En complément de ces dispositions, et afin de protéger les séquences géniques contre toute appropriation, il est créé un article L. 613-2-1 disposant que les revendications brevetaires d'un premier inventeur sur une séquence génique ne peuvent faire en aucun cas obstacle à une revendication ultérieure portant sur la même séquence si cette dernière est également utile et nécessaire à une application technique, concrètement exposée, différente de la première. De cette manière, le second brevet devient entièrement indépendant du premier et non soumis à licence de dépendance et au paiement de redevances. Quant aux séquences géniques, elles sont par principe toujours disponibles pour toute nouvelle application diagnostique ou thérapeutique qui serait inventée.
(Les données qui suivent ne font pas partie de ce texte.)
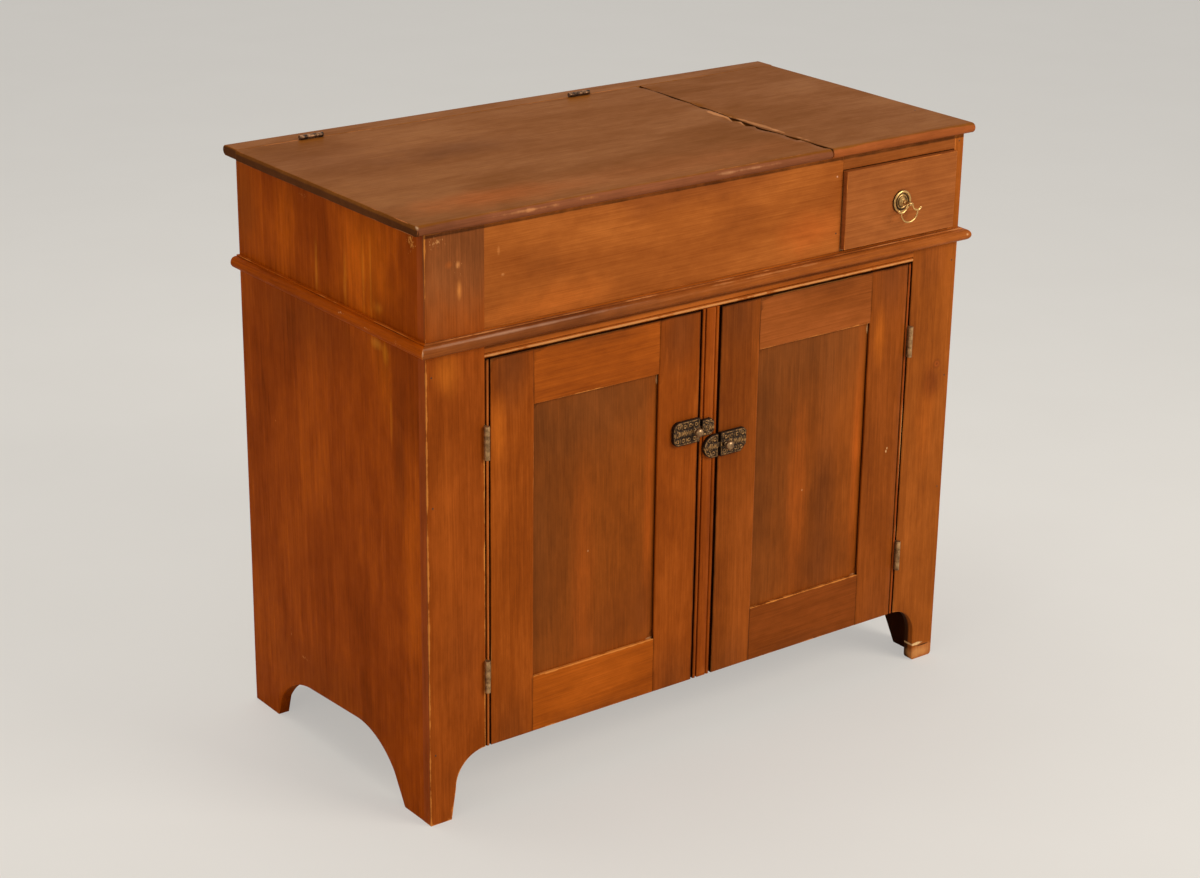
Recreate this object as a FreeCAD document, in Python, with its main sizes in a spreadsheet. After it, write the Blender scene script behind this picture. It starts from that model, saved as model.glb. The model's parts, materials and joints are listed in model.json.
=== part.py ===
"""Dry sink cabinet: a lift-top pine cupboard on bracket feet, with a well under a hinged lid, one small
drawer beside it, and two framed doors below, each with butt hinges and a slide latch.

Millimetres, +Z up. The origin is on the floor, at the middle of the cabinet's overall width and depth.
The cabinet faces -Y. Every place below is reckoned from the carcass's left front corner on the floor
(x to the right, y back from the face of the front frame, z up), and place() moves it to the origin.
"""
import FreeCAD, Part

import math
import os
import re

import Sketcher

# Driving sizes: alias, value, what it is.
SIZES = (
    # carcass
    ("carcass_width", 1016.0, "outside faces of the two sides"),
    ("carcass_depth", 518.0, "face of the front frame to the back"),
    ("carcass_height", 911.0, "floor to the underside of the top"),
    ("side_thickness", 19.0, "side boards and the well divider"),
    ("frame_thickness", 19.0, "stiles and rails of the front frame"),
    ("back_thickness", 12.0, "upright back boards"),
    ("back_board_count", 5.0, "upright back boards side by side"),
    ("back_board_gap", 1.0, "seam between back boards"),
    ("back_clear_of_floor", 12.0, "lower ends of the back boards"),
    ("rabbet_width", 10.0, "rabbet in each side for the back boards"),
    ("housing_depth", 6.0, "housings in the sides for the deck, shelf and floor"),
    ("deck_thickness", 18.0, "board under the well and the drawer"),
    ("well_height", 153.0, "top of the deck to the underside of the top"),
    ("floor_thickness", 18.0, "cupboard floor board"),
    ("floor_above_opening", 1.0, "cupboard floor's underside above the door opening's bottom"),
    ("shelf_thickness", 16.0, "cupboard shelf"),
    ("shelf_drop", 314.0, "top of the door opening to the underside of the shelf"),
    ("shelf_setback", 60.0, "front edge of the shelf"),
    # front frame
    ("left_stile_width", 98.5, "left front stile"),
    ("right_stile_width", 95.0, "right front stile"),
    ("centre_stile_width", 33.0, "stile between the doors"),
    ("opening_bottom", 103.0, "bottom of the door opening"),
    ("rail_height", 44.0, "beaded rail, from the top of the door opening to the top of the deck"),
    ("bead_width", 6.4, "bead on the centre stile, the rail and the doors' hinge edges"),
    ("quirk_width", 1.6, "groove beside each bead"),
    ("quirk_undercut", 0.8, "groove deeper than the bead's middle"),
    ("foot_width", 45.0, "front foot at the top of its straight edge"),
    ("left_foot_taper", 8.0, "left front foot, narrower at the floor"),
    ("right_foot_taper", 1.0, "right front foot, narrower at the floor"),
    # arch cut in each side
    ("arch_front_foot", 72.0, "arch starts at the floor, from the front face"),
    ("arch_front_knee_y", 100.0, "end of the slanted edge of the front foot"),
    ("arch_front_knee_z", 48.0, "height of that end"),
    ("arch_front_crown_y", 200.0, "front end of the arch's flat top"),
    ("arch_front_crown_z", 96.0, "height there"),
    ("arch_rear_foot", 72.0, "rear foot's width at the floor"),
    ("arch_rear_knee_y", 82.0, "end of the slanted edge of the rear foot, from the back"),
    ("arch_rear_knee_z", 33.0, "height of that end"),
    ("arch_rear_crown_y", 183.0, "rear end of the arch's flat top, from the back"),
    ("arch_rear_crown_z", 88.0, "height there"),
    # waist moulding
    ("waist_drop", 23.0, "moulding's underside below the top of the deck"),
    ("waist_height", 20.5, "moulding from its underside to the fillet's top"),
    ("waist_projection", 16.0, "moulding's nose out of the carcass"),
    ("waist_nose_radius", 9.0, "round nose"),
    ("waist_fillet_width", 5.0, "flat fillet against the carcass, above the nose"),
    ("waist_fillet_step", 2.0, "fillet's top above the nose"),
    # top
    ("top_thickness", 16.0, "rear rail and fixed top board"),
    ("top_overhang_front", 12.0, "lid and fixed top past the front frame"),
    ("lid_overhang_left", 18.0, "lid past the left side"),
    ("top_overhang_right", 13.0, "fixed top past the right side"),
    ("rail_overhang_ends", 15.0, "rear rail past the sides"),
    ("rail_overhang_rear", 11.0, "rear rail past the back"),
    ("rail_width", 43.0, "rear rail, front to back"),
    ("lid_right_edge", 730.0, "lid's right edge"),
    ("lid_split_gap", 2.5, "split between the lid and the fixed top"),
    ("lid_rest_gap", 0.4, "lid over what it rests on"),
    ("lid_rear_gap", 1.0, "joint between the lid and the rear rail"),
    # drawer
    ("drawer_opening_left", 762.5, "left edge of the drawer opening"),
    ("lintel_height", 23.5, "rail over the drawer opening"),
    ("drawer_ajar", 8.5, "how far the drawer stands out at rest"),
    ("drawer_side_gap", 1.5, "drawer front to the opening, left and right"),
    ("drawer_top_gap", 1.5, "drawer front to the rail above"),
    ("drawer_bottom_gap", 4.0, "drawer front to the deck"),
    ("drawer_running_gap", 0.5, "drawer sides over the deck"),
    ("drawer_rear_room", 66.0, "closed drawer to the back boards"),
    ("drawer_front_thickness", 19.0, "drawer front"),
    ("drawer_side_thickness", 11.0, "drawer sides and back"),
    ("drawer_side_headroom", 28.0, "drawer sides below the top of the opening"),
    ("drawer_bottom_thickness", 6.0, "drawer bottom"),
    ("drawer_bottom_lift", 8.0, "drawer bottom above the sides' lower edges"),
    ("drawer_groove_depth", 4.0, "groove for the drawer bottom"),
    ("drawer_lap", 9.0, "how far the sides are let into the front"),
    ("drawer_stop_depth", 18.0, "stop block behind the drawer, front to back"),
    ("drawer_stop_height", 17.0, "stop block's height"),
    # drawer pull
    ("rosette_radius", 18.5, "pull's backplate"),
    ("rosette_thickness", 4.0, "backplate at its raised rim"),
    ("rosette_rim_width", 4.5, "backplate's raised rim"),
    ("rosette_rim_slope", 1.0, "inner slope of the raised rim"),
    ("rosette_boss_radius", 7.0, "boss at the foot of the post"),
    ("rosette_boss_height", 1.0, "boss above the rim"),
    ("rosette_boss_slope", 2.0, "boss widens below and narrows above by this"),
    ("pull_drop", 2.0, "pull below the middle of the drawer front"),
    ("post_radius", 2.6, "pull's post"),
    ("post_reach", 19.5, "drawer face to the bail's pivot"),
    ("pull_eye_radius", 3.4, "round eye at the post's end"),
    ("post_tail_radius", 2.2, "threaded tail through the drawer front"),
    ("post_hole_gap", 0.2, "tail in its hole"),
    ("pull_nut_radius", 5.5, "nut inside the drawer"),
    ("pull_nut_thickness", 3.5, "nut inside the drawer"),
    ("bail_wire_radius", 1.5, "bail"),
    ("bail_running_gap", 0.05, "bail's pin in the post, all round"),
    ("bail_side_gap", 0.4, "post's eye to each arm of the bail"),
    ("bail_shoulder_radius", 12.0, "each curled shoulder"),
    ("bail_curl", 28.0, "how many degrees each shoulder curls past the loop"),
    ("bail_cusp_radius", 2.4, "ball at the end of each shoulder"),
    # doors
    ("door_hinge_gap", 2.0, "door to stile at the hinges"),
    ("door_latch_gap", 4.0, "door to centre stile"),
    ("door_top_gap", 2.0, "door to rail"),
    ("door_stop_gap", 0.5, "back of the door to the cupboard floor's edge"),
    ("door_hinge_stile", 83.5, "door stile on the hinge side, bead included"),
    ("door_latch_stile", 76.5, "door stile on the latch side"),
    ("door_top_rail", 84.0, "door's top rail"),
    ("door_bottom_rail", 91.0, "door's bottom rail"),
    ("panel_thickness", 8.0, "door panel"),
    ("panel_recess", 5.5, "panel's face behind the door's face"),
    ("panel_groove_depth", 8.0, "groove round the panel"),
    ("panel_groove_slack", 1.0, "panel's edge to the groove's bottom"),
    ("tenon_length", 45.0, "door rails into the stiles"),
    ("tenon_shoulder", 12.0, "rail's width less its tenon, each edge"),
    # door hinges
    ("hinge_length", 51.0, "door hinge"),
    ("hinge_middle_knuckle", 20.0, "the door leaf's knuckle"),
    ("hinge_barrel_radius", 4.25, "door hinge barrel"),
    ("hinge_leaf_width", 16.0, "door hinge leaf, into the wood"),
    ("hinge_pin_radius", 1.5, "pin of every hinge"),
    ("left_upper_hinge_drop", 126.0, "left door's upper hinge, middle, below the door opening's top"),
    ("left_lower_hinge_rise", 117.0, "left door's lower hinge, middle, above the door opening's bottom"),
    ("right_upper_hinge_drop", 132.0, "right door's upper hinge, middle, below the door opening's top"),
    ("right_lower_hinge_rise", 106.0, "right door's lower hinge, middle, above the door opening's bottom"),
    # lid hinges
    ("lid_hinge_length", 41.0, "lid hinge"),
    ("lid_hinge_knuckle", 15.0, "the lid leaf's knuckle"),
    ("lid_barrel_radius", 3.5, "lid hinge barrel"),
    ("lid_leaf_width", 13.0, "lid hinge leaf, into the wood"),
    ("lid_hinge_left", 113.0, "left lid hinge, middle"),
    ("lid_hinge_right", 618.0, "right lid hinge, middle"),
    # fits shared by all hinges
    ("barrel_gap", 0.3, "barrel to the wood's face, and between knuckles"),
    ("pin_running_gap", 0.05, "pin in the moving knuckle, all round"),
    ("leaf_thickness", 1.4, "hinge leaf"),
    ("leaf_parting", 0.4, "each leaf's face from the middle of the joint"),
    # latches
    ("left_latch_drop", 189.0, "left latch's bolt below the door opening's top"),
    ("right_latch_drop", 222.5, "right latch's bolt below the door opening's top"),
    ("latch_case_length", 50.5, "case along the bolt"),
    ("latch_case_height", 38.0, "case"),
    ("latch_case_thickness", 6.0, "case and keeper off the wood"),
    ("latch_case_setback", 0.5, "case from the door's edge"),
    ("latch_corner", 11.0, "corners of the case's far end"),
    ("latch_wall", 2.0, "case's face over the bolt"),
    ("latch_slide_gap", 0.4, "bolt in its case and keeper"),
    ("bolt_height", 8.0, "bolt"),
    ("bolt_length", 36.0, "bolt"),
    ("bolt_throw", 4.5, "bolt's travel into the keeper"),
    ("bolt_clear_of_keeper", 0.5, "drawn bolt's tip to the keeper"),
    ("knob_from_tip", 14.0, "knob's middle to the bolt's tip"),
    ("knob_neck_radius", 2.0, "neck through the slot"),
    ("knob_neck_reach", 13.0, "door's face to the back of the knob"),
    ("knob_radius", 7.2, "knob"),
    ("knob_thickness", 8.5, "knob"),
    ("knob_crown", 1.0, "rise of the knob's domed end"),
    ("keeper_setback", 0.5, "keeper from the centre stile's edge"),
    ("keeper_pocket_depth", 10.0, "pocket for the bolt in each keeper"),
    ("left_keeper_width", 23.0, "left keeper"),
    ("left_keeper_top", 14.0, "left keeper's upper edge above its bolt"),
    ("left_keeper_bottom", 12.0, "left keeper's lower edge below its bolt"),
    ("right_keeper_width", 27.5, "right keeper"),
    ("right_keeper_half", 18.5, "half the right keeper's height"),
    ("keeper_corner", 6.0, "left keeper's clipped corners"),
    # fasteners
    ("screw_head_radius", 2.8, "hinge and latch screws"),
    ("screw_shank_radius", 1.2, "hinge and latch screws"),
    ("screw_length", 12.0, "hinge screws"),
    ("hinge_screw_inset", 9.5, "hinge screws from the ends of the leaf"),
    ("hinge_screw_depth", 8.0, "hinge screws from the barrel"),
    ("latch_screw_length", 12.0, "latch screws, into the wood"),
    ("latch_screw_inset", 4.5, "latch screws from the edges of the case and keeper"),
    ("latch_screw_head", 1.2, "latch screw's head off the case"),
    ("nail_radius", 1.4, "cut nails"),
    ("nail_length", 42.0, "cut nails"),
    ("nail_edge", 12.0, "frame nails from the ends of a joint"),
    # cutting shapes
    ("tool_overrun", 1.0, "cutting shapes past the face that they leave"),
)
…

L'ensemble de ce dispositif s'accompagne par ailleurs du renforcement du régime des licences obligatoires dites de « dépendance » et des licences d'office prises dans l'intérêt de la santé publique qui vous sera proposé dans le cadre de l'amendement présenté par le Gouvernement portant création de l'article 12 ter.
Le présent amendement prévoit enfin qu'un rapport d'évaluation des conséquences juridiques, économiques, éthiques et de santé publique de l'application du présent article sera présenté au Parlement dans un délai de 3 ans à compter de la promulgation de la présente loi.